My first brush with being made to feel like a South Indian and distinctly different from the person in front of me is something that is strongly etched into my memory now. My father had insisted that all his children learn three languages at school – Kannada, the language of my state of Karnataka, English and Hindi (which he felt was our National language). We grew up with the pride that we could speak all three and did not consider that someday I would be looked down upon for speaking Hindi in a distinct south Indian accent. This incident happened in the early nineties on a visit of mine to Shastri Bhavan in New Delhi. Those were the days when the Boat club lawns was sort of a second home to me whenever I came to Delhi to follow up on the grants that were due to our organization from the Government of India. The concerned Desk officer at the then Ministry of Social Justice & Empowerment was visibly upset that I spoke Hindi in a typical south Indian accent and even taunted me for that. It was his contention that organizations like ours should not be supported with Govt of India grants as we were not speaking Hindi in an accent that had his approval. Strange as it may sound, he was quite ignorant of anything beyond Madras (now Chennai) and even called my hindi as ‘Madrasi hindi’. It would have been a revelation to him to learn that people in Tamil Nadu are not very inclined to speak Hindi nor would they have appreciated his world view.

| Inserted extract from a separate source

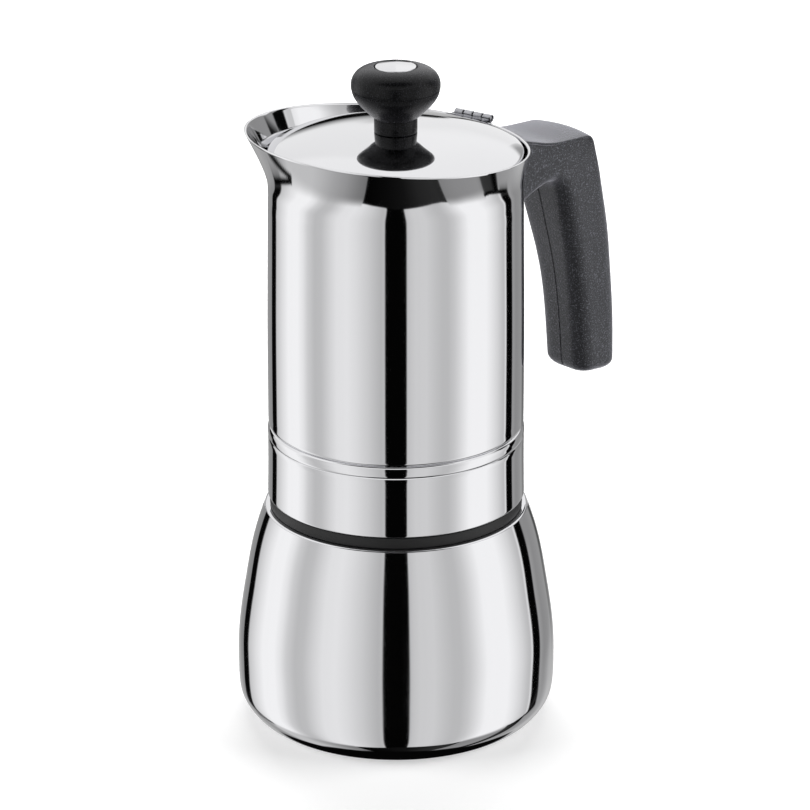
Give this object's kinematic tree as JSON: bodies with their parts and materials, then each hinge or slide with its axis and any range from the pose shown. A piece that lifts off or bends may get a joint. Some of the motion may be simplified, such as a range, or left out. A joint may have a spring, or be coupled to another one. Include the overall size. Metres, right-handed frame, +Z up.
{
  "type": "stovetop moka pot",
  "caption": "Stainless stovetop coffee pot with a screw-on jug over a rounded boiler, flared pouring rim, hinged lid with knob and a side handle.",
  "frame": {"origin": "centre of the base on the hob plane", "axes": "+Z up along the pot, +X towards the handle"},
  "size_m": [0.1413, 0.1073, 0.211],
  "materials": {
    "polished_steel": "mirror-polished stainless steel",
    "lid_steel": "mirror-polished stainless steel",
    "base_steel": "turned stainless steel",
    "satin_steel": "satin stainless steel",
    "plain_steel": "bright zinc-free steel",
    "black_plastic": "matte black",
    "grey_plastic": "fine-grained dark grey",
    "brass": "turned brass",
    "fibre": "plain fibre",
    "seal_rubber": "off-white silicone"
  },
  "bodies": {
    "boiler": {"boiler_shell": "polished_steel", "base_disc": "base_steel", "joint_ring": "black_plastic", "valve_body": "brass", "valve_nut": "brass", "valve_washer": "fibre", "valve_spring": "plain_steel"},
    "valve": {"valve_poppet": "plain_steel"},
    "funnel": {"funnel": "satin_steel", "funnel_plate": "satin_steel"},
    "seal": {"gasket": "seal_rubber"},
    "filter": {"filter_plate": "satin_steel"},
    "jug": {"jug_shell": "polished_steel", "collar": "polished_steel", "jug_floor": "satin_steel", "column": "satin_steel", "column_cap": "satin_steel", "handle": "grey_plastic", "handle_bracket": "plain_steel", "handle_screw": "plain_steel", "jug_leaf": "plain_steel", "hinge_pin": "plain_steel"},
    "lid": {"lid": "lid_steel", "lid_leaf": "plain_steel", "knob": "grey_plastic", "knob_cap": "plain_steel", "knob_screw": "plain_steel", "knob_washer": "plain_steel"}
  },
  "joints": [
    {"name": "jug_lift", "type": "slide", "parent": "boiler", "child": "seal", "axis": [0, 0, 1], "range_m": [0, 0.16]},
    {"name": "jug_turn", "type": "hinge", "parent": "seal", "child": "filter", "pos_m": [0, 0, 0.085], "axis": [0, 0, 1], "range_deg": [0, 540]},
    {"name": "jug_rise", "type": "slide", "parent": "filter", "child": "jug", "axis": [0, 0, 1], "range_m": [0, 0.0045]},
    {"name": "lid_hinge", "type": "hinge", "parent": "jug", "child": "lid", "pos_m": [0.04152, 0.00883, 0.1851], "axis": [-0.2079, 0.9781, 0], "range_deg": [0, 100]},
    {"name": "funnel_lift", "type": "slide", "parent": "boiler", "child": "funnel", "axis": [0, 0, 1], "range_m": [0, 0.08]},
    {"name": "valve_open", "type": "slide", "parent": "boiler", "child": "valve", "axis": [0, 1, 0], "range_m": [0, 0.0012], "stiffness_N_per_m": 1500, "springref_m": -0.002}
  ],
  "couplings": [
    {"joint": "jug_rise", "follows": "jug_turn", "m_per_rad": 0.00047742},
    {"joint": "funnel_lift", "follows": "jug_lift", "ratio": 0.5}
  ]
}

While I did feel humiliated, I felt sorry for this officer and his ignorance and never imagined that this north-south divide would be far more pervasive and possibly institutional too. I have always believed that India is too large a country to be viewed with any single lens and that it requires a diverse mix of people to even construct a reasonably realistic picture of the country. I was and continue to be of the opinion that we need to discover ways and means of celebrating our unity in diversity and not succumb to petty polarized divisions amongst the people and the state. And this needs to be reflected in the way the country is governed and administered. This view was further reinforced by an IAS officer turned friend who helped me deconstruct some of the ways in which this unification is attempted within the bureaucratic system. Some of the examples that he mentioned to me were the manner in which the IAS cadre allocations are done across the country and how Indian democracy and the political parties try and strike a balance in the way in which cabinet allocations are made.
The recent experience of linguistic discrimination faced by Ms Kanimozhi, the member of Parliament from Tamil Nadu resurfaced memories of my own experience and I wanted to re-look at the prevailing ecosystem and measure it against the yard stick of adequate representation within Government Institutions that have a bearing Nationally, in individual States and amongst the general citizenry across the country.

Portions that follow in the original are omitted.